The Comptroller General may waive the collection of debts arising from the erroneous payment of transportation allowances if "collection would be against equity and good conscience and not in the best interest of the United States," and provided further, that there is no "indication of fraud, misrepresentation, fault, or lack of good faith" attributable to the employee. 5 U.S.C. Sec. 5584(a) and (b)(1).

Generally, debts based on excess costs incurred in the shipment of an employee's HHG are not subject to waiver since the agency simply is recouping payments made in the normal course of business to satisfy its obligation to the carrier. Edward L. Davis, B-252103, June 17, 1993. In some limited circumstances, we have granted waiver where an employee was able to show that the excess charges resulted from the erroneous authorization of agency officials. See Gunnery Sergeant Robert S. Jackowski, USMC, B-229335, Oct. 21, 1988, in which excess weight was shipped in reliance on a written authorization of an erroneous weight allowance. For oral advice to rise to this level, the employee must clearly show that the advice was given by an agency official with the responsibility for providing advice and that it clearly purported to provide the authorization on which the employee relied. Edward L. Davis, supra. We do not believe Dr. Wilkenfeld has met this test.

The handwritten note on the Authorization for Payment of Moving Expenses does not establish that the agency provided Dr. Wilkenfeld with erroneous advice. It is not clear who wrote the note, and it does not purport to authorize including the cost of shipping the vehicles with the cost of shipping the HHG. Although a representative from the shipping company may have told her otherwise, since that person was not an agency employee and not authorized to speak for the agency, that person's erroneous advice may not serve as a basis for waiver.

While Dr. Wilkenfeld insists that the GBL does not represent an agreement on her part to pay for the shipment of the vehicles, that is not why the GBL is relevant. Rather, the importance of the GBL is that it shows what the government agreed to ship. In this case, the GBL shows that Mr. Lanning, the purchasing agent who issued it, stated on the GBL that the cost of shipping the vehicles would have to be recouped from the employee.

The memorandum from the VAMC's chief of staff acknowledges the need to provide better counseling to new employees in the future regarding their relocation benefits. The memorandum does not acknowledge, however, that any agency official provided Dr. Wilkenfeld with erroneous advice. Absent such erroneous advice, we are not authorized to grant waiver.

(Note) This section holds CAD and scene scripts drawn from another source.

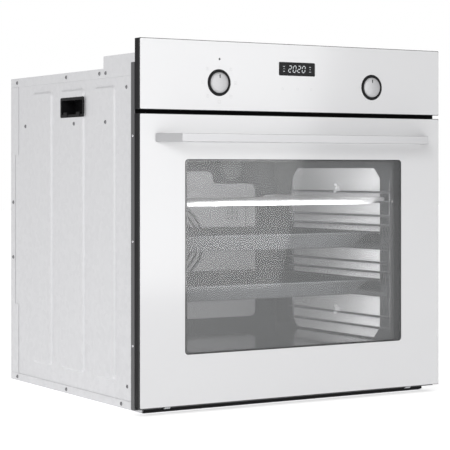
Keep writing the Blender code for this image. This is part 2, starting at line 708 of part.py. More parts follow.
def make_baffle():
    """The fan cover: a shallow pan with ring slots, vents and a corner left free for the lamp."""
    half = BAFFLE_HALF
    step_x, step_z = half - BAFFLE_NOTCH_WIDTH, BAFFLE_TOP - BAFFLE_NOTCH_HEIGHT
    outline = [(-half, BAFFLE_BOTTOM), (half, BAFFLE_BOTTOM), (half, step_z), (step_x, step_z),
               (step_x, BAFFLE_TOP), (-half, BAFFLE_TOP)]
    bm = bmesh.new()
    front = [bm.verts.new((x, BAFFLE_FRONT, z)) for x, z in outline]
    bm.faces.new(front)
    made = bmesh.ops.extrude_edge_only(bm, edges=bm.edges[:])["geom"]
    moved = [v for v in made if isinstance(v, bmesh.types.BMVert)]
    bmesh.ops.translate(bm, vec=(0, BAFFLE_DEPTH, 0), verts=moved)
    bmesh.ops.recalc_face_normals(bm, faces=bm.faces)
    baffle = part("fan_cover", bm, "liner")
    thicken(baffle, SHEET)
    for quarter in range(4):
        cut(baffle, guard_slots(quarter), f"guard_{quarter}")
    wide, high = VENT_SIZE
    columns = [half - VENT_INSET + i * VENT_PITCH[0] for i in range(VENT_COUNT)]
    rows = [FAN_HEIGHT + VENT_RISE + i * VENT_PITCH[1] for i in range(VENT_COUNT)]
    vents = [((x, BAFFLE_FRONT - SHEET, z), (x + wide, BAFFLE_FRONT + 2 * SHEET, z + high))
             for x in columns for z in rows]
    cut(baffle, boxes(*vents), "vents")


def guard_slots(quarter):
    """The ring slots of one quarter of the fan guard, with a bridge left at each end."""
    bm = bmesh.new()
    steps = GUARD_STEPS
    for radius in GUARD_RADII:
        trim = math.asin(GUARD_BRIDGE / 2 / radius)
        first = quarter * math.pi / 2 + trim
        last = (quarter + 1) * math.pi / 2 - trim
        rim = []
        for r, order in ((radius, 1), (radius - GUARD_SLOT, -1)):
            angles = [first + (last - first) * i / steps for i in range(steps + 1)][::order]
            rim += [Vector((r * math.cos(a), BAFFLE_FRONT - SHEET, FAN_HEIGHT + r * math.sin(a)))
                    for a in angles]
        face = bm.faces.new([bm.verts.new(point) for point in rim])
        made = bmesh.ops.extrude_face_region(bm, geom=[face])["geom"]
        moved = [v for v in made if isinstance(v, bmesh.types.BMVert)]
        bmesh.ops.translate(bm, vec=(0, 3 * SHEET, 0), verts=moved)
    bmesh.ops.recalc_face_normals(bm, faces=bm.faces)
    return bm


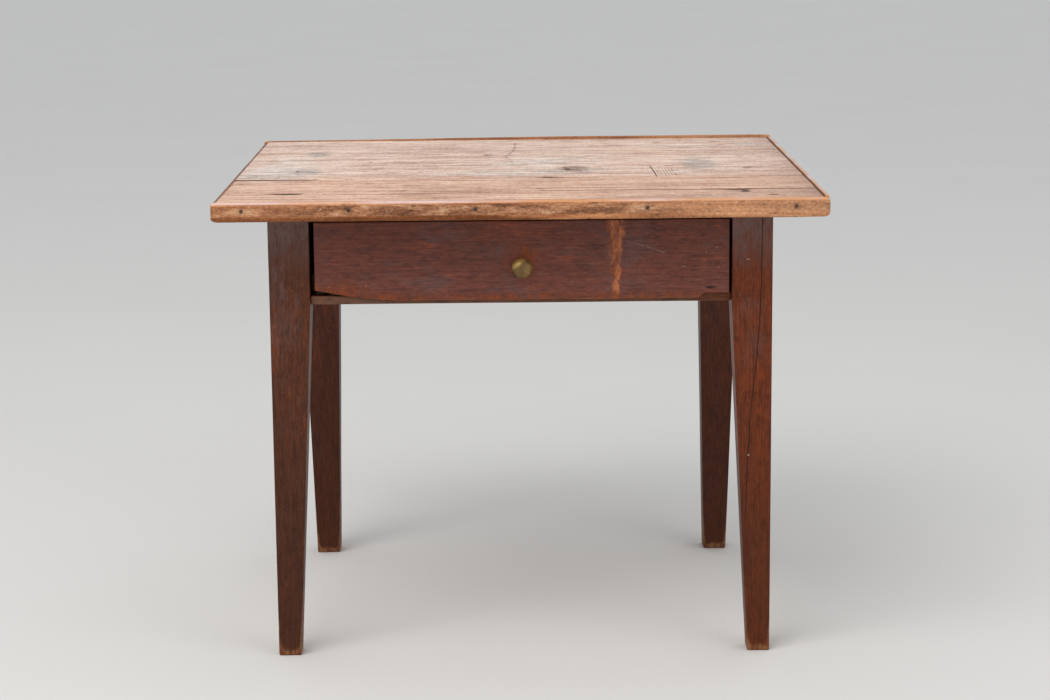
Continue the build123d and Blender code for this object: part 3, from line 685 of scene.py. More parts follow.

Finally, although the agency may have reported its shipment of Dr. Wilkenfeld's vehicles as income to her, this report, which occurred after the vehicles had been shipped, does not constitute erroneous advice. As we noted, the travel orders themselves contained no errors and the GBL correctly noted that the employee would be responsible for any excess costs incurred for the shipment of her vehicles. Moreover, no agency official acknowledges giving Dr. Wilkenfeld erroneous advise regarding the shipment of her vehicles.

Accordingly, because Dr. Wilkenfeld has not established that she relied on erroneous advice from an agency official, her debt may not be considered for waiver.

/s/
Seymour Efros
for Robert P. Murphy
General Counsel

1. Generally, relocation benefits are considered taxable income by the federal and many state and local governments. However, the FTR also provides for an allowance to help defray the additional taxes owed by employees who are provided relocation benefits. See FTR Part 302-11.